-- Begin PROVIDED MATERIAL --

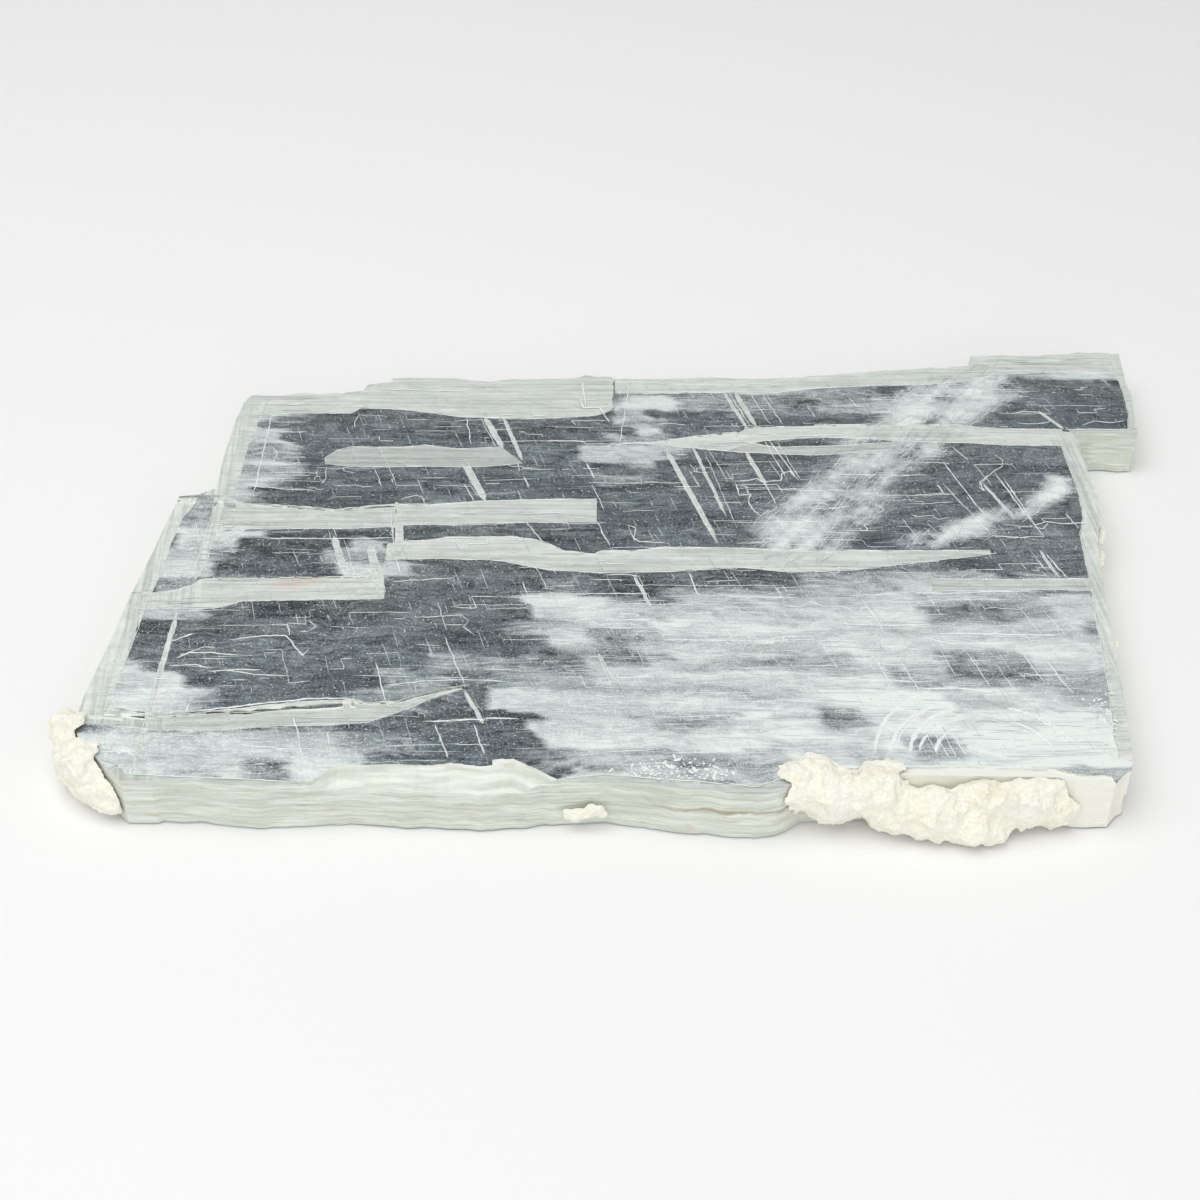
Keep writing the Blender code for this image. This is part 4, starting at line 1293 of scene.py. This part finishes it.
def crust_piece(node, grain, material):
    """The rough crust in full detail: its faceted skin remeshed finely and roughened inwards."""
    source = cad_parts[node]
    obj = bpy.data.objects.new(node + "_grains", source.data.copy())
    bpy.context.scene.collection.objects.link(obj)
    skin = obj.modifiers.new("fine_skin", "REMESH")
    skin.mode = "VOXEL"
    skin.voxel_size = grain * MM
    baked(obj)
    mesh = obj.data
    low, high = (np.array(c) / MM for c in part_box(node))
    at = corners(mesh) / MM
    normals = np.empty(at.size)
    mesh.vertex_normals.foreach_get("vector", normals)
    push = np.empty(len(at))
    for index, place in enumerate(at):
        lumps = noise.fractal(Vector(place) * 0.7, 0.8, 2.1, 5)
        pits = noise.voronoi(Vector(place) * 1.6)[0][0]
        push[index] = LUMP_HEIGHT * lumps - PIT_DEPTH * min(pits, 0.9) - CRUST_SHRINK
    at += normals.reshape(-1, 3) * push[:, None]
    at = np.clip(at, low + INSIDE_BOX, high - INSIDE_BOX)
    mesh.vertices.foreach_set("co", (at * MM).ravel())
    mesh.materials.clear()
    mesh.materials.append(material)
    mesh.update()
    bpy.context.scene.collection.objects.unlink(obj)
    return obj


# ---------------------------------------------------------------- building

clear = selenite_material()
white = fracture_material()
cream = crust_material()

body = plate_mesh()
body.attributes.new("pale", "FLOAT", "FACE")
body.attributes.new("broken", "FLOAT", "FACE")
plate = piece("selenite_plate", body, clear)
bpy.context.scene.collection.objects.link(plate)
for seed, (outline, drop) in enumerate(STEPS, 1):
    cut(plate, prism(outline, THICK - drop, ABOVE, float(seed)))
cut(plate, bevel_cutter())
for index, (outer, inner, pale_value, at_edge) in enumerate(BANDS):
    cut(plate, strip_cutter(outer, inner, pale_value, BAND_DEPTH, index * 5.0, at_edge))
for index, row in enumerate(BARS):
    if row[4] >= CUT_WIDTH:
        cut(plate, strip_cutter(*bar_sides(*row), 1.0, BAR_DEPTH, 100.0 + index))
mark_faces(plate.data)
spread_milk(plate.data)
bpy.context.scene.collection.objects.unlink(plate)
show(plate, SELENITE, "selenite_slab")

fine_bars = [(row[4], row[0:2], row[2:4]) for row in BARS if row[4] < CUT_WIDTH]
ridges = [ridge(row[0], row[1:], 3.0 * i) for i, row in enumerate(LINES)]
for index, (outer, inner, pale_value, at_edge) in enumerate(BANDS):
    borders = (inner,) if at_edge else (outer, inner)
    ridges += [ridge(BORDER_WIDTH, line, 300.0 + index + 40.0 * i) for i, line in enumerate(borders)]
for index, row in enumerate(BARS):
    if row[4] >= CUT_WIDTH:
        ridges += [ridge(BORDER_WIDTH, side, 400.0 + index) for side in bar_sides(*row)]
ridges += shells((50.0, -59.0), (8.5, 11.0, 12.6, 14.6, 15.6, 18.0), (108.0, 176.0), 31)
ridges += shells((52.0, -58.5), (9.0, 11.5, 12.5), (14.0, 70.0), 32)
show(piece("cleavage_step_lines", mesh_of("ridges", *joined(ridges)), white), SELENITE)
hairs = [ridge(row[0] * 0.8, row[1:], 3.0 * i + 500.0) for i, row in enumerate(fine_bars)]
show(piece("cross_cleavage_hairs", mesh_of("hairs", *joined(hairs)), white), SELENITE)

show(piece("cleavage_curls", mesh_of("curls", *joined(curls(150, 5) + curls(70, 6, 2.6))), white), SELENITE)

frosted = fracture_material(by_tone=True)
tree = sliver_tree()
along = {"Turn": 0.0, "Spread": math.radians(4.0)}
across = {"Turn": math.radians(106.5), "Spread": math.radians(3.0)}
slanting = {"Turn": math.radians(52.0), "Spread": math.radians(16.0)}
anyhow = {"Turn": 0.0, "Spread": math.pi}
strewn(
    "long_streaks", tree, lambda x, y, milk, feather: np.clip(milk * 1.3 - 0.12, 0.04, 1.0),
    dict(along, Density=2.6e5, Length=0.013, Width=0.00022, Seed=3), frosted,
)
strewn(
    "cross_streaks", tree, lambda x, y, milk, feather: 0.35 + 0.65 * (milk > 0.25),
    dict(across, Density=6.0e4, Length=0.008, Width=0.00013, Seed=5), frosted,
)
strewn(
    "feather_strands", tree, lambda x, y, milk, feather: feather,
    dict(slanting, Density=8.0e5, Length=0.006, Width=0.00017, Seed=7), frosted,
)
strewn(
    "pale_specks", tree, lambda x, y, milk, feather: 1.0 + 0.0 * milk,
    dict(anyhow, Density=6.0e5, Length=0.00055, Width=0.00022, Seed=9), frosted,
)


strewn(
    "bright_chips", tree, chips,
    dict(anyhow, Density=1.6e6, Length=0.0017, Width=0.0007, Seed=13), white, (-0.08, -0.01),
)

for node in sorted(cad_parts):
    if node.startswith("crust"):
        grain = COARSE_GRAIN if "front_" in node else FINE_GRAIN
        show(crust_piece(node, grain, cream), MATRIX, node)

# ---------------------------------------------------------------- floor, light and camera

bpy.ops.mesh.primitive_plane_add(size=6.0, location=(0.0, 0.0, -0.0003))
floor = bpy.context.object
floor.name = "floor"
pale, _, shader = new_material("pale_floor")
shader.inputs["Base Color"].default_value = (0.92, 0.92, 0.92, 1.0)
shader.inputs["Roughness"].default_value = 0.9
floor.data.materials.append(pale)

world = bpy.data.worlds.new("soft_room")
bpy.context.scene.world = world
world.use_nodes = True
background = world.node_tree.nodes["Background"]
background.inputs["Color"].default_value = (1.0, 1.0, 1.0, 1.0)
background.inputs["Strength"].default_value = 0.5


def soft_light(name, location, size, power):
    """A rectangle of light that faces the slab."""
    light = bpy.data.lights.new(name, "AREA")
    light.shape = "RECTANGLE"
    light.size = size[0]
    light.size_y = size[1]
    light.energy = power
    obj = bpy.data.objects.new(name, light)
    obj.location = location
    obj.rotation_euler = (-Vector(location)).to_track_quat("-Z", "Y").to_euler()
    bpy.context.scene.collection.objects.link(obj)


soft_light("top_light", (-0.25, -0.15, 0.9), (0.9, 0.9), 5.0)
soft_light("front_light", (0.2, -0.9, 0.45), (0.8, 0.5), 2.0)

CAMERA_PLACE = (-0.0096, -0.29785, 0.2213)
LENS = 60.0
LOOK_DOWN = 37.0

camera_data = bpy.data.cameras.new("camera")
camera_data.sensor_width = 36.0
camera_data.lens = LENS
camera_data.clip_start = 0.01
camera_data.clip_end = 20.0
camera = bpy.data.objects.new("camera", camera_data)
camera.location = CAMERA_PLACE
camera.rotation_euler = (math.radians(90.0 - LOOK_DOWN), 0.0, 0.0)
bpy.context.scene.collection.objects.link(camera)
bpy.context.scene.camera = camera

view = bpy.context.scene.view_settings
view.view_transform = "Standard"
cycles = bpy.context.scene.cycles
cycles.max_bounces = 16
cycles.transmission_bounces = 12
cycles.transparent_max_bounces = 16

-- End PROVIDED MATERIAL --

■ EXERCISE BRIEF
Copy out the whole listing, exactly as written.

■ FULL ANSWER
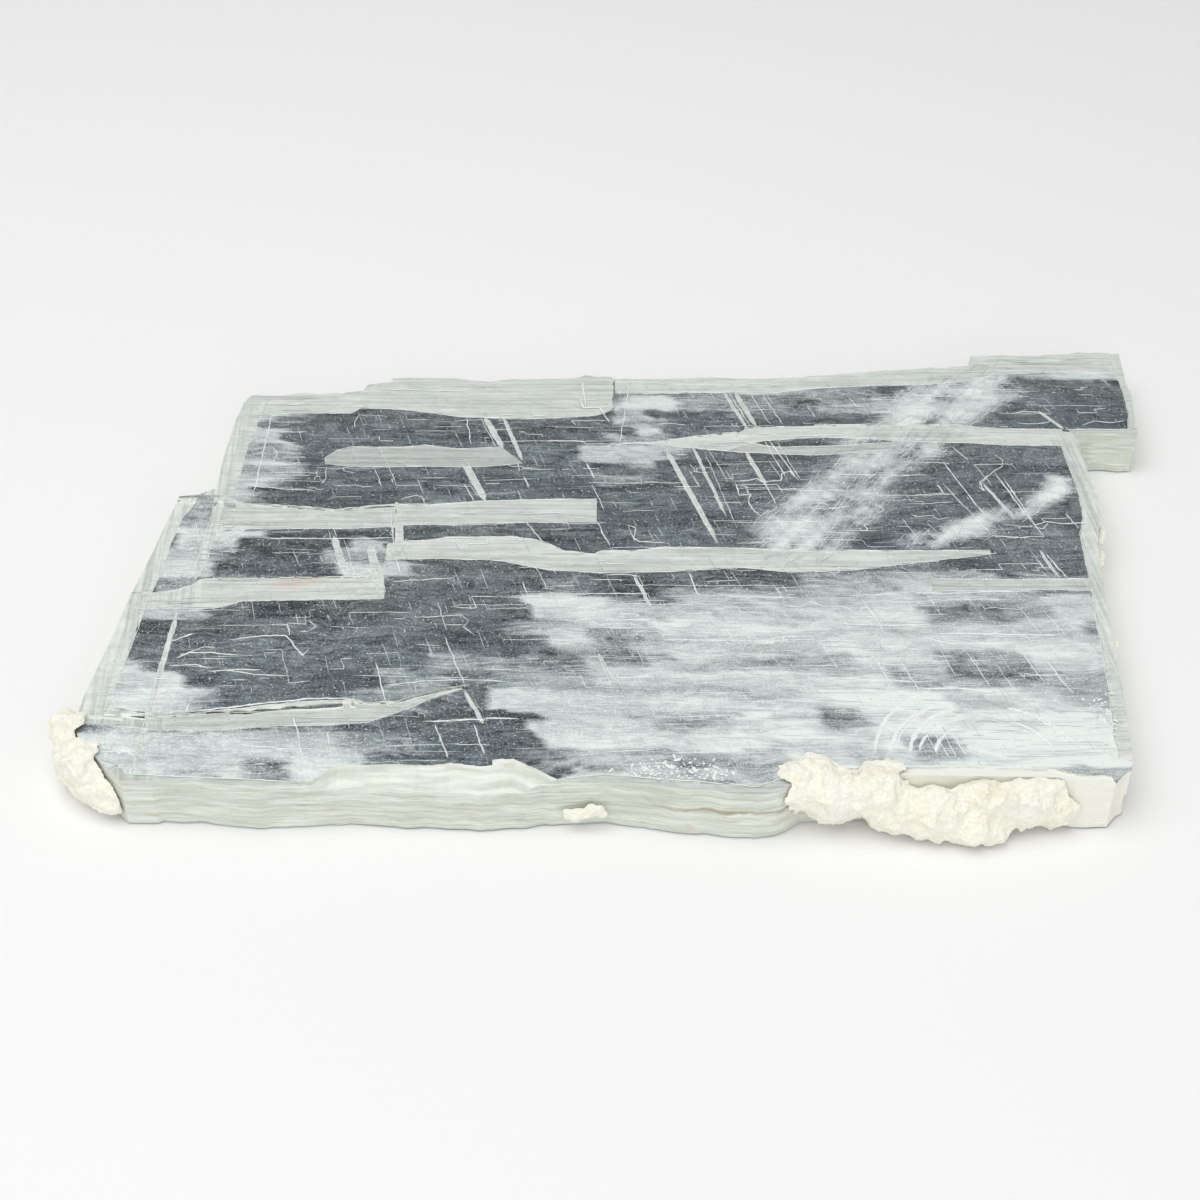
Keep writing the Blender code for this image. This is part 4, starting at line 1293 of scene.py. This part finishes it.
def crust_piece(node, grain, material):
    """The rough crust in full detail: its faceted skin remeshed finely and roughened inwards."""
    source = cad_parts[node]
    obj = bpy.data.objects.new(node + "_grains", source.data.copy())
    bpy.context.scene.collection.objects.link(obj)
    skin = obj.modifiers.new("fine_skin", "REMESH")
    skin.mode = "VOXEL"
    skin.voxel_size = grain * MM
    baked(obj)
    mesh = obj.data
    low, high = (np.array(c) / MM for c in part_box(node))
    at = corners(mesh) / MM
    normals = np.empty(at.size)
    mesh.vertex_normals.foreach_get("vector", normals)
    push = np.empty(len(at))
    for index, place in enumerate(at):
        lumps = noise.fractal(Vector(place) * 0.7, 0.8, 2.1, 5)
        pits = noise.voronoi(Vector(place) * 1.6)[0][0]
        push[index] = LUMP_HEIGHT * lumps - PIT_DEPTH * min(pits, 0.9) - CRUST_SHRINK
    at += normals.reshape(-1, 3) * push[:, None]
    at = np.clip(at, low + INSIDE_BOX, high - INSIDE_BOX)
    mesh.vertices.foreach_set("co", (at * MM).ravel())
    mesh.materials.clear()
    mesh.materials.append(material)
    mesh.update()
    bpy.context.scene.collection.objects.unlink(obj)
    return obj


# ---------------------------------------------------------------- building

clear = selenite_material()
white = fracture_material()
cream = crust_material()

body = plate_mesh()
body.attributes.new("pale", "FLOAT", "FACE")
body.attributes.new("broken", "FLOAT", "FACE")
plate = piece("selenite_plate", body, clear)
bpy.context.scene.collection.objects.link(plate)
for seed, (outline, drop) in enumerate(STEPS, 1):
    cut(plate, prism(outline, THICK - drop, ABOVE, float(seed)))
cut(plate, bevel_cutter())
for index, (outer, inner, pale_value, at_edge) in enumerate(BANDS):
    cut(plate, strip_cutter(outer, inner, pale_value, BAND_DEPTH, index * 5.0, at_edge))
for index, row in enumerate(BARS):
    if row[4] >= CUT_WIDTH:
        cut(plate, strip_cutter(*bar_sides(*row), 1.0, BAR_DEPTH, 100.0 + index))
mark_faces(plate.data)
spread_milk(plate.data)
bpy.context.scene.collection.objects.unlink(plate)
show(plate, SELENITE, "selenite_slab")

fine_bars = [(row[4], row[0:2], row[2:4]) for row in BARS if row[4] < CUT_WIDTH]
ridges = [ridge(row[0], row[1:], 3.0 * i) for i, row in enumerate(LINES)]
for index, (outer, inner, pale_value, at_edge) in enumerate(BANDS):
    borders = (inner,) if at_edge else (outer, inner)
    ridges += [ridge(BORDER_WIDTH, line, 300.0 + index + 40.0 * i) for i, line in enumerate(borders)]
for index, row in enumerate(BARS):
    if row[4] >= CUT_WIDTH:
        ridges += [ridge(BORDER_WIDTH, side, 400.0 + index) for side in bar_sides(*row)]
ridges += shells((50.0, -59.0), (8.5, 11.0, 12.6, 14.6, 15.6, 18.0), (108.0, 176.0), 31)
ridges += shells((52.0, -58.5), (9.0, 11.5, 12.5), (14.0, 70.0), 32)
show(piece("cleavage_step_lines", mesh_of("ridges", *joined(ridges)), white), SELENITE)
hairs = [ridge(row[0] * 0.8, row[1:], 3.0 * i + 500.0) for i, row in enumerate(fine_bars)]
show(piece("cross_cleavage_hairs", mesh_of("hairs", *joined(hairs)), white), SELENITE)

show(piece("cleavage_curls", mesh_of("curls", *joined(curls(150, 5) + curls(70, 6, 2.6))), white), SELENITE)

frosted = fracture_material(by_tone=True)
tree = sliver_tree()
along = {"Turn": 0.0, "Spread": math.radians(4.0)}
across = {"Turn": math.radians(106.5), "Spread": math.radians(3.0)}
slanting = {"Turn": math.radians(52.0), "Spread": math.radians(16.0)}
anyhow = {"Turn": 0.0, "Spread": math.pi}
strewn(
    "long_streaks", tree, lambda x, y, milk, feather: np.clip(milk * 1.3 - 0.12, 0.04, 1.0),
    dict(along, Density=2.6e5, Length=0.013, Width=0.00022, Seed=3), frosted,
)
strewn(
    "cross_streaks", tree, lambda x, y, milk, feather: 0.35 + 0.65 * (milk > 0.25),
    dict(across, Density=6.0e4, Length=0.008, Width=0.00013, Seed=5), frosted,
)
strewn(
    "feather_strands", tree, lambda x, y, milk, feather: feather,
    dict(slanting, Density=8.0e5, Length=0.006, Width=0.00017, Seed=7), frosted,
)
strewn(
    "pale_specks", tree, lambda x, y, milk, feather: 1.0 + 0.0 * milk,
    dict(anyhow, Density=6.0e5, Length=0.00055, Width=0.00022, Seed=9), frosted,
)


strewn(
    "bright_chips", tree, chips,
    dict(anyhow, Density=1.6e6, Length=0.0017, Width=0.0007, Seed=13), white, (-0.08, -0.01),
)

for node in sorted(cad_parts):
    if node.startswith("crust"):
        grain = COARSE_GRAIN if "front_" in node else FINE_GRAIN
        show(crust_piece(node, grain, cream), MATRIX, node)

# ---------------------------------------------------------------- floor, light and camera

bpy.ops.mesh.primitive_plane_add(size=6.0, location=(0.0, 0.0, -0.0003))
floor = bpy.context.object
floor.name = "floor"
pale, _, shader = new_material("pale_floor")
shader.inputs["Base Color"].default_value = (0.92, 0.92, 0.92, 1.0)
shader.inputs["Roughness"].default_value = 0.9
floor.data.materials.append(pale)

world = bpy.data.worlds.new("soft_room")
bpy.context.scene.world = world
world.use_nodes = True
background = world.node_tree.nodes["Background"]
background.inputs["Color"].default_value = (1.0, 1.0, 1.0, 1.0)
background.inputs["Strength"].default_value = 0.5


def soft_light(name, location, size, power):
    """A rectangle of light that faces the slab."""
    light = bpy.data.lights.new(name, "AREA")
    light.shape = "RECTANGLE"
    light.size = size[0]
    light.size_y = size[1]
    light.energy = power
    obj = bpy.data.objects.new(name, light)
    obj.location = location
    obj.rotation_euler = (-Vector(location)).to_track_quat("-Z", "Y").to_euler()
    bpy.context.scene.collection.objects.link(obj)


soft_light("top_light", (-0.25, -0.15, 0.9), (0.9, 0.9), 5.0)
soft_light("front_light", (0.2, -0.9, 0.45), (0.8, 0.5), 2.0)

CAMERA_PLACE = (-0.0096, -0.29785, 0.2213)
LENS = 60.0
LOOK_DOWN = 37.0

camera_data = bpy.data.cameras.new("camera")
camera_data.sensor_width = 36.0
camera_data.lens = LENS
camera_data.clip_start = 0.01
camera_data.clip_end = 20.0
camera = bpy.data.objects.new("camera", camera_data)
camera.location = CAMERA_PLACE
camera.rotation_euler = (math.radians(90.0 - LOOK_DOWN), 0.0, 0.0)
bpy.context.scene.collection.objects.link(camera)
bpy.context.scene.camera = camera

view = bpy.context.scene.view_settings
view.view_transform = "Standard"
cycles = bpy.context.scene.cycles
cycles.max_bounces = 16
cycles.transmission_bounces = 12
cycles.transparent_max_bounces = 16